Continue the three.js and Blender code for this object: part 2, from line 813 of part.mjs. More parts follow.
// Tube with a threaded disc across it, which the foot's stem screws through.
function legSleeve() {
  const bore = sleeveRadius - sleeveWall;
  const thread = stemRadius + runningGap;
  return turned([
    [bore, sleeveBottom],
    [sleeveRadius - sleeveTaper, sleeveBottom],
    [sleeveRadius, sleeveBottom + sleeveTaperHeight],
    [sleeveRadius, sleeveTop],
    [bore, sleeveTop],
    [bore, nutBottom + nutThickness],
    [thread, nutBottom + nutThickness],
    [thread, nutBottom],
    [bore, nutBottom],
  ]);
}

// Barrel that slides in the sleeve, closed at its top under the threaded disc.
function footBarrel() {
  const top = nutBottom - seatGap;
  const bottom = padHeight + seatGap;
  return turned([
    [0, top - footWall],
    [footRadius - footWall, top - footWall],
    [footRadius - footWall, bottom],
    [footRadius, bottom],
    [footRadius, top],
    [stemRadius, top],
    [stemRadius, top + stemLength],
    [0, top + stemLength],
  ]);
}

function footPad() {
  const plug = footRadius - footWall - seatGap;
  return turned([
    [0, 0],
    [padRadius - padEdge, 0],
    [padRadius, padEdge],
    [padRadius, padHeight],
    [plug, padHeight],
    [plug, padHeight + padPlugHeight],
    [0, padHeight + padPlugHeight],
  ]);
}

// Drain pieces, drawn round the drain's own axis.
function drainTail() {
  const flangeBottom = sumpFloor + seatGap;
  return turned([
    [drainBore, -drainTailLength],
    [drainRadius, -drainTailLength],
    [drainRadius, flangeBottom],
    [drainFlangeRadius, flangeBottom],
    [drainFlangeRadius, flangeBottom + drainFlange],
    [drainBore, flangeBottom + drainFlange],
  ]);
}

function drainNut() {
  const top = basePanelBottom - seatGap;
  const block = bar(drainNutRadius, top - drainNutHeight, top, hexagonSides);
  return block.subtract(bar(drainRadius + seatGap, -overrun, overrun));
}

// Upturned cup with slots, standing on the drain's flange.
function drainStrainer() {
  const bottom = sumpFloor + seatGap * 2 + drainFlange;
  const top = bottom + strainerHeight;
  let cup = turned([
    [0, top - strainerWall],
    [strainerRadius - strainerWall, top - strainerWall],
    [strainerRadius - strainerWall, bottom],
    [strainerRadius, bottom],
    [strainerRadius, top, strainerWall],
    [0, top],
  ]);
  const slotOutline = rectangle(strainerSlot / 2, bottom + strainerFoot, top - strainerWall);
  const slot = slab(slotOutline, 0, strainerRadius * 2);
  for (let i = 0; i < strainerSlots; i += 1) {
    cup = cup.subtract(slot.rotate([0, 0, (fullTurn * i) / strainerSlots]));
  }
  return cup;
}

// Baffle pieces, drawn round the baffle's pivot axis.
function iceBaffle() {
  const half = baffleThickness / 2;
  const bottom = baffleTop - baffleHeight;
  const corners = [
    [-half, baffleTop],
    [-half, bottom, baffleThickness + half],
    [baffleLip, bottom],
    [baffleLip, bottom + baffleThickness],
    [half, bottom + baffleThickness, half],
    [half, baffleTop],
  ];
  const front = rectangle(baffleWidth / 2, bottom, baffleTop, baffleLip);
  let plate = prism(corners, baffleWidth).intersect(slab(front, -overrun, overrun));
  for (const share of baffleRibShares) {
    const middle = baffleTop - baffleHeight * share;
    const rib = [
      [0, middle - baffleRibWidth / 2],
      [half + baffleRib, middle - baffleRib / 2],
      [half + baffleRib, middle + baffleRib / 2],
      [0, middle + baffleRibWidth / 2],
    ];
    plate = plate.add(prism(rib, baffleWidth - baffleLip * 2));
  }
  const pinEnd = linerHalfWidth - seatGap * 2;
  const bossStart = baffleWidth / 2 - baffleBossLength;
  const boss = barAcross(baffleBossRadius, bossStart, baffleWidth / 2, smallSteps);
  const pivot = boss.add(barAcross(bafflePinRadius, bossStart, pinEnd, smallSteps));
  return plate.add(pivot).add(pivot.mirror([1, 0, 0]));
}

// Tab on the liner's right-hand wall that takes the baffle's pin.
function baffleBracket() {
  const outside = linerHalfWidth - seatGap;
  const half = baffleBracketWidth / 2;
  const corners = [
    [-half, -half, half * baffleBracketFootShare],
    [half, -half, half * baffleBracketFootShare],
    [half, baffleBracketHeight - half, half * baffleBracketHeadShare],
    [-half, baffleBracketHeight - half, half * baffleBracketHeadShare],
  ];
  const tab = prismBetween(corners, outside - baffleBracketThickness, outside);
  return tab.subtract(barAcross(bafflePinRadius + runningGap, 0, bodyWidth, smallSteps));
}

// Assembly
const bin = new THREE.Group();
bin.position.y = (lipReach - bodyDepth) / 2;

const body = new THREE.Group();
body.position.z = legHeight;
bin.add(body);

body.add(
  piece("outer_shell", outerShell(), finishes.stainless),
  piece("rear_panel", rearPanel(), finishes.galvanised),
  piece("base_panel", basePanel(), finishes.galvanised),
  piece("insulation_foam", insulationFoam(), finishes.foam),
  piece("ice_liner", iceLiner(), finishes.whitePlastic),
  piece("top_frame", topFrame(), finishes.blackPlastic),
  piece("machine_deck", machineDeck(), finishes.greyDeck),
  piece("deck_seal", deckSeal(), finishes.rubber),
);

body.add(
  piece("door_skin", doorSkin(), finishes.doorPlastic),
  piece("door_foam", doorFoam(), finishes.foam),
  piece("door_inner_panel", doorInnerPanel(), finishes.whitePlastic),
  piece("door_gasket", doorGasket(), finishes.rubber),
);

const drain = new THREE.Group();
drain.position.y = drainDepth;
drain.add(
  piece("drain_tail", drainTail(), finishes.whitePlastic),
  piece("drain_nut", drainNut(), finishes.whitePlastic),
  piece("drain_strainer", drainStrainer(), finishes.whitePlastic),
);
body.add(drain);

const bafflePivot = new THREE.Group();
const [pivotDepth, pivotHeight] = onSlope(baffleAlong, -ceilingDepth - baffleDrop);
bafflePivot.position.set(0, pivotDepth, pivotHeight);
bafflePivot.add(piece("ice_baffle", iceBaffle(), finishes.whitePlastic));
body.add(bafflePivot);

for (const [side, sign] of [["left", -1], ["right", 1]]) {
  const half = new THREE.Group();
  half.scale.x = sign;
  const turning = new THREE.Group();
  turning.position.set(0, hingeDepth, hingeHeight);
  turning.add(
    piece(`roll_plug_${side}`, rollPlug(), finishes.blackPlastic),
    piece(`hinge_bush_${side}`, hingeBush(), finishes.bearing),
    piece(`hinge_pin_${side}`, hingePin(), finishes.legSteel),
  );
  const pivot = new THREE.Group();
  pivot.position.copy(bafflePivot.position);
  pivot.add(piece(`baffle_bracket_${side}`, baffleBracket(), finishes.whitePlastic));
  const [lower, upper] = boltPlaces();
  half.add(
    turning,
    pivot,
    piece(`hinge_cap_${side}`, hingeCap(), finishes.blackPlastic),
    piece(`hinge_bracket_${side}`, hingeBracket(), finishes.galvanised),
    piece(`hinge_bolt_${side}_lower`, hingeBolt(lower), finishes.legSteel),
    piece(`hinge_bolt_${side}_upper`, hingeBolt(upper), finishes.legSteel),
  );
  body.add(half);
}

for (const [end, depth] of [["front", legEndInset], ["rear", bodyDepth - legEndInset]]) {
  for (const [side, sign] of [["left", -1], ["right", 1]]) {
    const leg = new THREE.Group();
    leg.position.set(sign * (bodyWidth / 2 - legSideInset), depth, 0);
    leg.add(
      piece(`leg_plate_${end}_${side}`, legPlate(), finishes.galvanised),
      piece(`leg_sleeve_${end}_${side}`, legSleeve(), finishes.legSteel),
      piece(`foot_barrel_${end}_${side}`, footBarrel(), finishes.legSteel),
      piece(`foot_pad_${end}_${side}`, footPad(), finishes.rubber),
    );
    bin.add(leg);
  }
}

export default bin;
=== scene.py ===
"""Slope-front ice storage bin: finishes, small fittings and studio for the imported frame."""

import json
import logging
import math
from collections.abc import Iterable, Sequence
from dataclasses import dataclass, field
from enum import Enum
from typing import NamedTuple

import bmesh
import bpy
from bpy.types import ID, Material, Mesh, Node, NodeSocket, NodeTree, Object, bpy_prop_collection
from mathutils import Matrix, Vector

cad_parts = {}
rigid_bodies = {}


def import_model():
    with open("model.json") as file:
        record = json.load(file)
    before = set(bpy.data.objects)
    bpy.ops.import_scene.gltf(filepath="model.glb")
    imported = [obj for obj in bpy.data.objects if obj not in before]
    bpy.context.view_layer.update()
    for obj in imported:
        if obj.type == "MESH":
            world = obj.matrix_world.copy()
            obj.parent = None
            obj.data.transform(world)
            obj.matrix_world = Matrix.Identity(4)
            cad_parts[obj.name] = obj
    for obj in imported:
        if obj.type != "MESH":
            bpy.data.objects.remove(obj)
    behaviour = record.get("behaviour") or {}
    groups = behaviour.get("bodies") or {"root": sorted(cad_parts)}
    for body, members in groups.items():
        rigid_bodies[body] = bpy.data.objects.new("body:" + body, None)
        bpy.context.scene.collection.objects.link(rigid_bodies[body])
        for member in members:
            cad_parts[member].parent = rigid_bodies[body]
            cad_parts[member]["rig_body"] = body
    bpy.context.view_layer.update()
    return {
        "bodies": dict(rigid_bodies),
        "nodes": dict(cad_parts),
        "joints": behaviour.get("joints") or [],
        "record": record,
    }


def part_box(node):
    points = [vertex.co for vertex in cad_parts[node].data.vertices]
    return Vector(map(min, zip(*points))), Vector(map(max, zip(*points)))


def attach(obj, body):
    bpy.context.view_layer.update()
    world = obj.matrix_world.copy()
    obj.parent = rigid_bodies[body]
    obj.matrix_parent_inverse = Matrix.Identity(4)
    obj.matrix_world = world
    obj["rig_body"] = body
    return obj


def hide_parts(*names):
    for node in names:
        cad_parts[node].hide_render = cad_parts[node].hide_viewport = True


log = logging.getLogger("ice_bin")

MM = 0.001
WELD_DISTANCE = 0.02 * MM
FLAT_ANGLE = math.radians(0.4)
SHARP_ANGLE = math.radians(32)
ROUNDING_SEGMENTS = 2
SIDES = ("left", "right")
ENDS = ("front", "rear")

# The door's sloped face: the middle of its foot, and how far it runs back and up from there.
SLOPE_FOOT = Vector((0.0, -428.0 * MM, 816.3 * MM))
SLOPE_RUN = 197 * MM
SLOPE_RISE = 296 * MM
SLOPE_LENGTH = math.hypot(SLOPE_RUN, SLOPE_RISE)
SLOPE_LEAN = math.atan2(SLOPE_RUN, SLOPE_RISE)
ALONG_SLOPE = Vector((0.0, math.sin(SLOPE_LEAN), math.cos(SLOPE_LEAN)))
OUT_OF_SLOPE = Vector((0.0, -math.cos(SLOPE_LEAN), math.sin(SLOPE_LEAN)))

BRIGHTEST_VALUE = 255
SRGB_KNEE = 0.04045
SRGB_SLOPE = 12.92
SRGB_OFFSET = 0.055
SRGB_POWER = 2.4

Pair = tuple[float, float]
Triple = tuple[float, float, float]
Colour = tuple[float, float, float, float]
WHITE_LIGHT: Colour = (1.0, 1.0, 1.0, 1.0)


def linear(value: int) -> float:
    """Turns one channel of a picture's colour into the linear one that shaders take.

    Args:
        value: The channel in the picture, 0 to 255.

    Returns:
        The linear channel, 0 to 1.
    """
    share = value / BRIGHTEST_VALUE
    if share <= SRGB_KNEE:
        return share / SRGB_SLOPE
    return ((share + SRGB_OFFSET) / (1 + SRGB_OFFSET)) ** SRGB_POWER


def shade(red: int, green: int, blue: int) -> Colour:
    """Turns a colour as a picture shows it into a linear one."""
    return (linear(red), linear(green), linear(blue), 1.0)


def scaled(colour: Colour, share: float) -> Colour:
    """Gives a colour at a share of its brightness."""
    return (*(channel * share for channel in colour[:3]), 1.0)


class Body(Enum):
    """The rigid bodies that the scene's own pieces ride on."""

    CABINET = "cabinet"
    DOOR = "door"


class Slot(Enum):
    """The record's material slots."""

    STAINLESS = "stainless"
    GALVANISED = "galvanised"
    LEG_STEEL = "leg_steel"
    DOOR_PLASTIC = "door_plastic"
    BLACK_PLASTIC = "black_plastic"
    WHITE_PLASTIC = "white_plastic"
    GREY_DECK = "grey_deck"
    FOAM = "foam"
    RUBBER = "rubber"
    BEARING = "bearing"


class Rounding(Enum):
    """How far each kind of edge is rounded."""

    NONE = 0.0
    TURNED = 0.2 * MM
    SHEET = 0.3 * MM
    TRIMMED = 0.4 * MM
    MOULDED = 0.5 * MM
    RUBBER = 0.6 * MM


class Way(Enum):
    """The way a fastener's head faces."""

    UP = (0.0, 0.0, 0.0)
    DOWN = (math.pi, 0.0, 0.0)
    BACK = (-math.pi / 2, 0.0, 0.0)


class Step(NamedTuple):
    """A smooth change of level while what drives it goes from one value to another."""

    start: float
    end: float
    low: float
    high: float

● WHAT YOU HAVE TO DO
Extract exactly and only the span of lines that begins at the line containing "points = [vertex.co" and ends at the line containing "for node in".

● OUTPUT
    points = [vertex.co for vertex in cad_parts[node].data.vertices]
    return Vector(map(min, zip(*points))), Vector(map(max, zip(*points)))


def attach(obj, body):
    bpy.context.view_layer.update()
    world = obj.matrix_world.copy()
    obj.parent = rigid_bodies[body]
    obj.matrix_parent_inverse = Matrix.Identity(4)
    obj.matrix_world = world
    obj["rig_body"] = body
    return obj


def hide_parts(*names):
    for node in names:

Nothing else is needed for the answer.